Besides the impact the GGW could have in combatting climate change, the Great Green Wall is meant to represent more than just growing flora. It is intended to also address threats communities face such as famine and drought as well as conflict and migration. These circumstances make the Great Green Wall a greater initiative as it is set to help communities secure food and water, battle poverty, create sustainable energy and provide income through green jobs that can boost the economy as a whole. As part of the initiative, a project in Senegal has created circular gardens, called Tolou Keur, that house trees and plants resistant to hot and dry climate. The shape of the gardens’ roots grow inwards and trap liquids for better water retention, among other benefits. Moussa Kamara, a garden caretaker, alongside the project managers hope that these gardens will engage local workers, increase food security and reduce desertification.

The initiative is also hopeful of contributing to peace and reducing the displacement of whole communities. However, conflict, migration and instability in some of the regions alongside the GGW perhaps has had an effect on the implementation of the initiative. Mali, Nigeria, South Sudan and Ethiopia are among the countries that have seen mass displacement due to violence, civil war and political instability. This in turn has affected economic well-being and living standards. Given the likelihood for such hardships in the area it is possible that progress of the GGW has been slower than desired.
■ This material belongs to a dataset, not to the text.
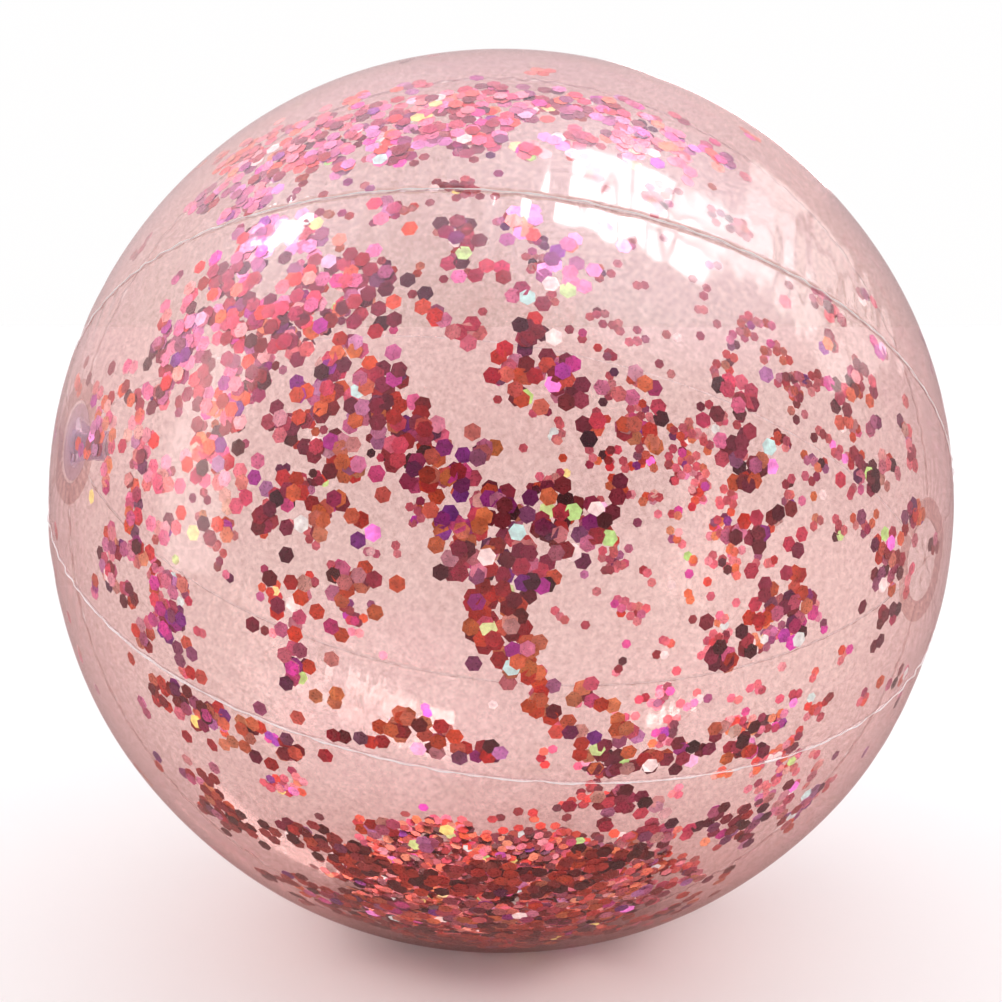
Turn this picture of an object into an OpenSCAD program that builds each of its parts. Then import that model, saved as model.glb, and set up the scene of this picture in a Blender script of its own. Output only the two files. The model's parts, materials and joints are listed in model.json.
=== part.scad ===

The Great Green Wall, a world wonder in the making, is an initiative which, if effectively executed, will have a positive impact by not only helping combat the adverse effects of climate change in the Sahel region but also improving the living standards of local communities. Progress might not have been as timely as initially intended, but with the right support and effective regional and international planning and collaboration, the GGW could become a world wonder and achieve many of the necessary goals for the prosperity of the region.